Ma che bella democrazia partigiana! E naturalmente, i più intransigenti sono proprio i “falsi partigiani” che non hanno mai combattuto, dai cinquantenni ai diciottenni, duri e puri… a posteriori

 

La scheda del referendum del 2 giugno 1946

Postilla sul 2 giugno

Dalla “liberazione” alla Repubblica, dai partigiani ai militari.

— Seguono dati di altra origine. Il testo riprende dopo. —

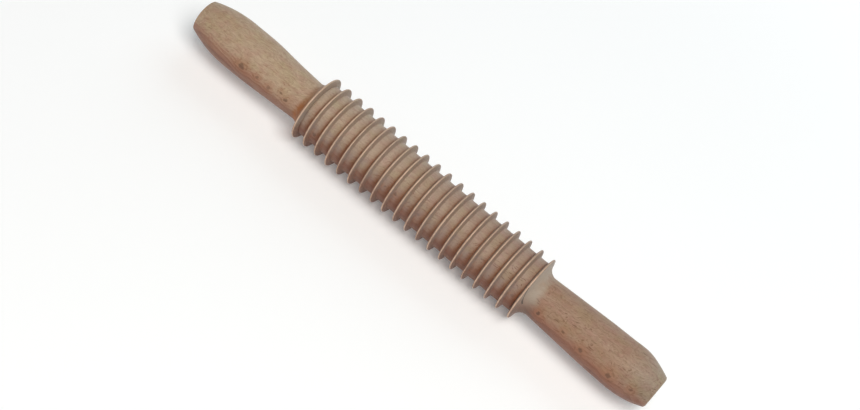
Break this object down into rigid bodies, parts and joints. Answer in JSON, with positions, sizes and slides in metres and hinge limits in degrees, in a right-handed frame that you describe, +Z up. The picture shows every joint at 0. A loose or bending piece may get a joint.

Il 23 giugno, i  occasione del 70esimo anniversario del referendum Monarchia-Repubblica  e della sua nascita, sono stati fatti sfilare anche dei reparti in costume storico (cosa in parte già avvenuta in anni precedenti). Sicché dopo le uniformi della prima guerra mondiale, vi sono state quelle della seconda, esercito, aviazione, marina. Non so quanti hanno fatto caso che l’esercito aveva due divise differenti anche se on lo stesso elmetto: le prime file ne erano di colore kaki, di seguito un’unica fila in grigioverde. Gli organizzatori politico-militari hanno stabilito di mettere in apertura le uniformi che assunse l’esercito del Regno del Sud dopo l’8 settembre, cioè quelle color kaki con cui venne rivestito dagli Alleati, e soltanto dopo le uniformi 1940-1943, cioè quelle con cui il Regio Esercito entrò in guerra (e che poi furono le stesse della Repubblica Sociale nel 1943-1945), vale a dire le storiche divise del nostro esercito in seguito mai più utilizzate avendo la Repubblica italiana “nata dalla resistenza” deciso di confermare quelle imposte dal del nemico poi co-belligerante e infine alleato.

Così’ vanno le cose nel Paese dello Storicamente Corretto e della Ipocrisia Politica.